The big question is to what extent are CEOs and their remuneration packages being promoted to the role of scapegoats in order to divert attention from the policy failings of the government.
Posted by: Bob B | October 17, 2008 at 01:06 AM
I dont think anyone is saying its an escape route? I think the question is how do we get people to exercise self control? one way would be to make corporate crime much more serious and not send them to open jail for a few months.

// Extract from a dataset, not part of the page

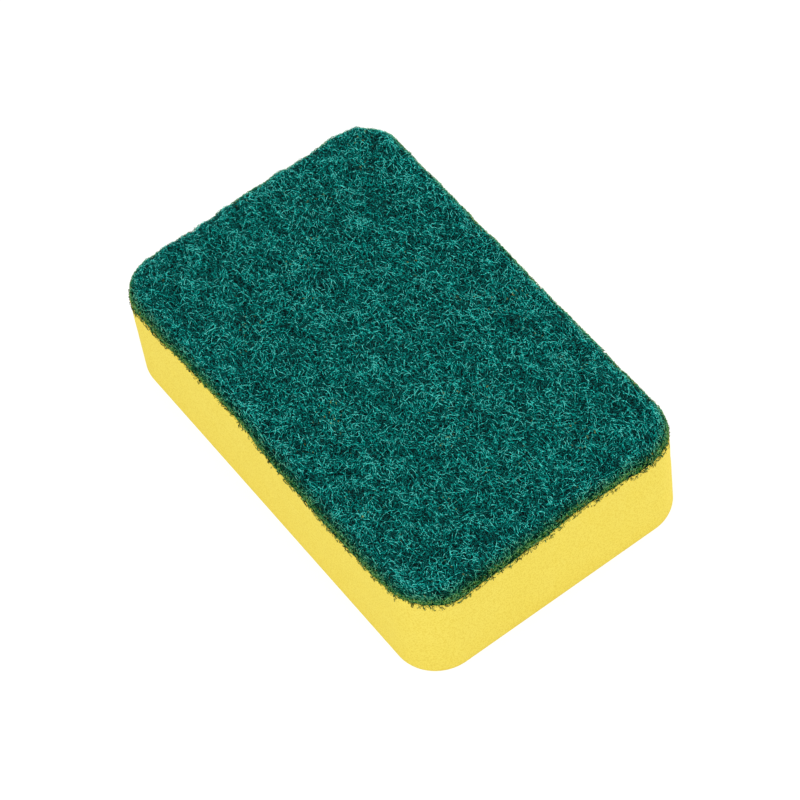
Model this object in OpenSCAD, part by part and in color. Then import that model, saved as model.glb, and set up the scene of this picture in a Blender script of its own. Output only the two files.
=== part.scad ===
// Cleaning sponge: a yellow foam block with a scouring pad of green fibre bonded all over its top.
// X runs along the length, Y across the width and Z up, from the middle of the foam's underside.

/* [Foam block] */
// Length of the foam block
foam_l = 110; // [80:1:160]
// Width of the foam block
foam_w = 70; // [50:1:100]
// Height of the foam under the flat middle of the pad
foam_h = 25; // [12:0.5:40]
// Radius of the block's upright corners
corner_r = 10; // [9:0.5:20]

/* [Bonded seam] */
// Width of the band along the rim in which the seam rises and falls
seam_band = 6; // [4.5:0.5:7]
// How far the foam's rim is pressed down below its flat middle
seam_drop = 0.4; // [0:0.1:2]
// Height of the short ripples along the seam
seam_ripple = 0.25; // [0:0.05:0.5]

/* [Scouring pad] */
// Thickness of the pad where its rolled edge meets its top
pad_h = 4.2; // [4:0.1:10]
// How much the top crowns from there to the middle
pad_crown = 0.4; // [0:0.1:2]
// How far the pad's cut edge stands in from the foam's walls
edge_in = 0.15; // [0.1:0.05:1]
// How much more the edge wanders in and out along the rim
edge_wander = 0.2; // [0:0.05:0.6]
// How far the edge draws in for each millimetre that the seam rises
edge_follow = 0.2; // [0:0.05:0.5]
// Width of the rolled edge, from the walls to the top
roll_w = 3.5; // [3:0.25:6]
// Height of the tufts and hollows on the top
tuft_h = 0.55; // [0:0.05:1]
// Distance from one tuft to the next
tuft_pitch = 12; // [8:0.5:20]
// Height of the strand ridges, which run mainly along the length
strand_h = 0.3; // [0:0.05:0.6]
// Distance from one strand ridge to the next
strand_pitch = 5; // [4.5:0.5:12]

/* [Surface steps] */
// Size of one cell of the top's surface grid
cell = 1.8; // [1.8:0.1:4]
// Steps up the rolled edge
roll_steps = 6; // [3:1:8]

/* [Hidden] */
// Places where the seam rises, each as its share of the way round the rim from the front left
// corner, its rise, and the share of the rim that it takes on each side
seam_rises = [
    [0.075, 0.6, 0.035], [0.12, 2, 0.055], [0.292, 2.2, 0.044], [0.43, 1.3, 0.07],
    [0.56, 0.8, 0.05], [0.68, 1.1, 0.06], [0.79, 0.6, 0.04], [0.89, 1.3, 0.06]
];
// Highest of those rises, and the widest that the edge of the pad can stand in
rise_most = max([for (s = seam_rises) s[1]]);
edge_most = edge_in + edge_wander + edge_follow * rise_most;
// Cells along the length and the width, and points round the rim
nx = round(foam_l / cell);
ny = round(foam_w / cell);
n = 2 * (nx + ny);
// Level that the foam's rim stays under, and how far the cut above the seam reaches past the block
rim_most = foam_h + rise_most + 2 * seam_ripple;
past = 1;

// Share of the way round the rim between two places on it
function apart(a, b) = let (d = abs(a - b) % 1) min(d, 1 - d);

// Smooth bump of height 1, half a bump wide on each side
function bump(d, half) = d < half ? pow(cos(90 * d / half), 2) : 0;

function sum(list, i = 0) = i < len(list) ? list[i] + sum(list, i + 1) : 0;

// Place of rim point i on a square from -1 to 1, from the front left corner and counter-clockwise
function rim_uv(i) =
    i < nx ? [-1 + 2 * i / nx, -1] :
    i < nx + ny ? [1, -1 + 2 * (i - nx) / ny] :
    i < 2 * nx + ny ? [1 - 2 * (i - nx - ny) / nx, 1] :
    [-1, 1 - 2 * (i - 2 * nx - ny) / ny];

// How far a coordinate reaches into a corner, from 0 where the corner starts to 1 at the outline
function into_corner(p, half, r) = max(0, (abs(p) - half + r) / r);

// Maps a place on the square to the block's plan, drawn in by d, with the square's border on the outline
function plan(uv, d) =
    let (hx = foam_l / 2 - d, hy = foam_w / 2 - d, r = corner_r - d,
         a = into_corner(uv.x * hx, hx, r), b = into_corner(uv.y * hy, hy, r))
    [sign(uv.x) * (min(abs(uv.x) * hx, hx - r) + r * a * sqrt(1 - b * b / 2)),
     sign(uv.y) * (min(abs(uv.y) * hy, hy - r) + r * b * sqrt(1 - a * a / 2))];

// How far the seam rises at rim point i
function rise(i) = sum([for (s = seam_rises) s[1] * bump(apart(i / n, s[0]), s[2])]);

// Set-in of the pad's cut edge at rim point i
function edge(i) =
    let (t = i / n)
    edge_in + edge_follow * rise(i) +
    edge_wander * (0.5 + 0.3 * sin(360 * 13 * t) + 0.2 * sin(360 * 29 * t + 50));

// Height of the seam at rim point i, drawn in by d: it follows the rim there and is flat past the band
function seam_z(i, d) =
    let (t = i / n, ripple = seam_ripple * (sin(360 * 17 * t) + 0.6 * sin(360 * 31 * t + 70)))
    foam_h + (rise(i) + ripple - seam_drop) * bump(max(0, d - edge_most), seam_band - edge_most);

// Relief of the web: rounded tufts and hollows, and strand ridges that wander along the length
function relief(p) =
    let (x = p.x + 2.4 * sin(360 * p.y / 31), y = p.y + 2.0 * sin(360 * p.x / 43 + 30))
    tuft_h * sin(360 * x / tuft_pitch + 40 * sin(360 * y / 19)) * sin(360 * y / (0.8 * tuft_pitch)) +
    strand_h * sin(360 * y / strand_pitch + 110 * sin(360 * x / 37) + 60 * sin(360 * x / 13));

// Height of the pad's top over a point of the plan
function top_z(p) =
    foam_h + pad_h + relief(p) +
    pad_crown * (1 - pow(2 * p.x / foam_l, 2)) * (1 - pow(2 * p.y / foam_w, 2));

// Point i of a ring on the seam, drawn in by d
function seam_point(i, d) = let (p = plan(rim_uv(i), d)) [p.x, p.y, seam_z(i, d)];

// Rings on the seam, from the pad's edge to the end of the band
seam_rings = [
    [for (i = [0:n - 1]) seam_point(i, edge(i))],
    for (k = [1:3]) [for (i = [0:n - 1]) seam_point(i, edge_most + (seam_band - edge_most) * k / 3)]
];

// Point i of ring k of the rolled edge, a quarter of an ellipse from the seam up to the top
function roll_point(i, k) =
    let (turn = 90 * k / roll_steps,
         p = plan(rim_uv(i), edge(i) + (roll_w - edge(i)) * (1 - cos(turn))),
         low = seam_rings[0][i].z)
    [p.x, p.y, low + (top_z(p) - low) * sin(turn)];

// Triangles between ring a and ring b of n points, facing out where b lies above or outside a
function band(a, b) = [
    for (i = [0:n - 1]) let (j = (i + 1) % n)
        each [[a + i, b + i, b + j], [a + i, b + j, a + j]]
];

// Ring of n points as one face, counter-clockwise seen from above or turned over
function ring_face(a) = [for (i = [0:n - 1]) a + i];
function turned(face) = [for (i = [len(face) - 1:-1:0]) face[i]];

// Everything above the seam, past the block on all sides
module above_seam() {
    wide = [for (i = [0:n - 1]) let (p = plan(rim_uv(i), -past)) [p.x, p.y, seam_z(i, 0)]];
    high = [for (p = wide) [p.x, p.y, rim_most + past]];
    polyhedron(
        points = concat(high, wide, [for (ring = seam_rings) each ring]),
        faces = concat(
            [turned(ring_face(0))],
            [for (k = [1:5]) each band(k * n, (k - 1) * n)],
            [ring_face(5 * n)]
        ),
        convexity = 6
    );
}

// Plan of the foam block, with round corners
module foam_plan() {
    square([foam_l - 2 * corner_r, foam_w], center = true);
    square([foam_l, foam_w - 2 * corner_r], center = true);
    for (x = [-1, 1], y = [-1, 1])
        translate([x * (foam_l / 2 - corner_r), y * (foam_w / 2 - corner_r)])
            circle(r = corner_r, $fn = 96);
}

module foam_block() {
    color([0.95, 0.87, 0.36])
        difference() {
            linear_extrude(rim_most) foam_plan();
            above_seam();
        }
}

// Index of grid place (i, j) on the top: its border is the last ring of the rolled edge
function top_index(i, j) =
    let (last = (len(seam_rings) + roll_steps - 1) * n)
    j == 0 ? last + i :
    i == nx ? last + nx + j :
    j == ny ? last + 2 * nx + ny - i :
    i == 0 ? last + 2 * nx + 2 * ny - j :
    last + n + (j - 1) * (nx - 1) + i - 1;

// Web of fibre: it sits on the seam, rolls up over its cut edge and ends in a tufted top
module scouring_pad() {
    m = len(seam_rings);
    inner = [
        for (j = [1:ny - 1], i = [1:nx - 1])
            let (p = plan([2 * i / nx - 1, 2 * j / ny - 1], roll_w)) [p.x, p.y, top_z(p)]
    ];
    color([0, 0.42, 0.36])
        polyhedron(
            points = concat(
                [for (k = [m - 1:-1:0]) each seam_rings[k]],
                [for (k = [1:roll_steps], i = [0:n - 1]) roll_point(i, k)],
                inner
            ),
            faces = concat(
                [ring_face(0)],
                [for (k = [0:m + roll_steps - 2]) each band(k * n, (k + 1) * n)],
                [for (j = [0:ny - 1], i = [0:nx - 1])
                    let (a = top_index(i, j), b = top_index(i + 1, j),
                         c = top_index(i + 1, j + 1), d = top_index(i, j + 1))
                    each [[a, c, b], [a, d, c]]]
            ),
            convexity = 6
        );
}

foam_block();
scouring_pad();
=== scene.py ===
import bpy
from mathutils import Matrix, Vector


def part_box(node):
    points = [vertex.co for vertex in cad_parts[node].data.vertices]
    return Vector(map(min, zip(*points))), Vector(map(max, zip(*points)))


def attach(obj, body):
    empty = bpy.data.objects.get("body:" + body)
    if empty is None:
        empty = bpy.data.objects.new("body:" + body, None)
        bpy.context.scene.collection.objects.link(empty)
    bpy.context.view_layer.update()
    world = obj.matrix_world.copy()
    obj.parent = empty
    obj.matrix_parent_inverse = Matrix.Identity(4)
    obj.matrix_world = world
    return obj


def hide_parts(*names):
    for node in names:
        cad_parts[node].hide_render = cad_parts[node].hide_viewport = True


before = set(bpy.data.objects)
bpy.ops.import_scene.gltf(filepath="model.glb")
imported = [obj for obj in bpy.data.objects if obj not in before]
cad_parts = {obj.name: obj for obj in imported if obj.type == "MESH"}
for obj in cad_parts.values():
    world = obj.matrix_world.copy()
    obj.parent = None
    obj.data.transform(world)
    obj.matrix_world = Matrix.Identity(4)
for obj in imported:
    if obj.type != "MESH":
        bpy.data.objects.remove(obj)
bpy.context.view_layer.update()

import math

import bmesh
import bpy
import numpy as np
from mathutils import Matrix, Vector

# Cleaning sponge: a foam block under a scouring pad of curly fibre, in metres and in the frame of its
# solids. Its length runs along X, its width along Y, and its underside lies at Z = 0
mm = 0.001
turn = 2 * math.pi


# Shader maths
class Sock:                     # one output socket, with operators that add Math nodes
    def __init__(self, shader, socket):
        self.shader = shader
        self.socket = socket

    def maths(self, operation, a, b=None):
        values = {0: a} if b is None else {0: a, 1: b}
        return self.shader.node("ShaderNodeMath", {"operation": operation}, values)

    def __add__(self, other):
        return self.maths("ADD", self, other)

    def __radd__(self, other):
        return self.maths("ADD", other, self)

    def __sub__(self, other):
        return self.maths("SUBTRACT", self, other)

    def __rsub__(self, other):
        return self.maths("SUBTRACT", other, self)

    def __mul__(self, other):
        return self.maths("MULTIPLY", self, other)

    def __rmul__(self, other):
        return self.maths("MULTIPLY", other, self)

    def __abs__(self):
        return self.maths("ABSOLUTE", self)

    def larger(self, other):
        return self.maths("MAXIMUM", self, other)

    def between(self, low, high):           # 0 at low, 1 at high, eased; low may be the larger one
        sockets = {"Value": self, "From Min": low, "From Max": high}
        return self.shader.node("ShaderNodeMapRange", {"interpolation_type": "SMOOTHSTEP"}, sockets)


class Shader:                   # the nodes of one material or world, with the one method that adds them
    def __init__(self, owner):
        self.owner = owner
        self.owner.use_nodes = True
        self.tree = self.owner.node_tree
        self.tree.nodes.clear()

    def node(self, kind, settings, sockets, output=0):
        made = self.tree.nodes.new(kind)
        for key, value in settings.items():
            if key == "stops":
                ramp = made.color_ramp.elements
                while len(ramp) < len(value):
                    ramp.new(0.5)
                for stop, (place, shown) in zip(ramp, value):
                    stop.position = place
                    stop.color = colour(*shown)
            else:
                setattr(made, key, value)
        for key, value in sockets.items():
            if isinstance(value, Sock):
                self.tree.links.new(value.socket, made.inputs[key])
            else:
                made.inputs[key].default_value = value
        return Sock(self, made.outputs[output]) if len(made.outputs) else None

    def place(self):                        # the point on the piece, in millimetres
        point = self.node("ShaderNodeTexCoord", {}, {}, "Object")
        return self.node("ShaderNodeVectorMath", {"operation": "SCALE"}, {0: point, "Scale": 1 / mm})

    # Noise from 0 to 1 with bumps about size millimetres wide, moved by shift, and narrower along an axis
    # the more it is squeezed there
    def noise(self, place, size, detail=2, shift=0, squeeze=(1, 1, 1)):
        scale = tuple(share / size for share in squeeze)
        sockets = {"Vector": place, "Location": (shift, shift, shift), "Scale": scale}
        moved = self.node("ShaderNodeMapping", {"vector_type": "POINT"}, sockets)
        return self.node("ShaderNodeTexNoise", {}, {"Vector": moved, "Scale": 1, "Detail": detail}, "Fac")

    def mixed(self, factor, a, b):          # colour a where factor is 0, colour b where it is 1
        settings = {"data_type": "RGBA", "blend_type": "MIX"}
        return self.node("ShaderNodeMix", settings, {0: factor, 6: a, 7: b}, 2)

    def seenRay(self):                      # 1 where the camera sees it, also mirrored or through glass
        kinds = ("Is Camera Ray", "Is Glossy Ray", "Is Transmission Ray")
        direct, mirrored, through = (self.node("ShaderNodeLightPath", {}, {}, kind) for kind in kinds)
        return direct.larger(mirrored).larger(through)

    # Surface and output of a material. height makes a bump of that depth, and constants are other sockets
    def finish(self, tone, roughness, height=None, depth=0, **constants):
        sockets = {"Base Color": tone, "Roughness": roughness}
        if height is not None:
            bump = {"Height": height, "Distance": depth, "Strength": 1}
            sockets["Normal"] = self.node("ShaderNodeBump", {}, bump)
        sockets.update({name.replace("_", " "): value for name, value in constants.items()})
        surface = self.node("ShaderNodeBsdfPrincipled", {}, sockets)
        self.node("ShaderNodeOutputMaterial", {}, {"Surface": surface})
        return self.owner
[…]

Posted by: passer by | October 17, 2008 at 09:04 AM
There's much to be said for applying greater sanctions to competition policy violations - especially cartel practices (jail in America) - but the challenging current topical issues are about what factors led to the present instability in the financial system and what to do to reduce the likelihood of recurrence - to put initially all that in a very neutral way stripped of question-begging presumptions.
The evident impact of financial market instability on the real economy pretty well demolishes the pre-Keynesian notion of the classical dichotomy:
http://en.wikipedia.org/wiki/Classical_dichotomy
The credibility of the analytical tools of Keynesian economics has been vindicated: The market can stay irrational longer than you can stay solvent.
There seems to be wide agreement on the principle of reforming the regulatory framework for financial markets but it will likely be difficult to impossible to gain consensus on the detail. The FT interview of Lord Turner, the new chairman of the FSA, surely must mention most of the outstanding options for regulatory reform - the transcript is 10 pages long! Right now, not many are charging around championing: Free Markets.
http://www.ft.com/cms/s/0/d76d0250-9c1f-11dd-a42e-000077b07658.html?nclick_check=1
There's also the pressing political issue of what compassionate social help is to be extended to innocent and unintended victims of the present hiatus - spare me, please, the fashionable cliche about "hardworking families".
House construction is now at the lowest rate for half a century and the number of house sales is at another record low.
Well done: Yvette Cooper, the minister responsible for housing 2005-08.
We can leave the genetic engineering issues till later.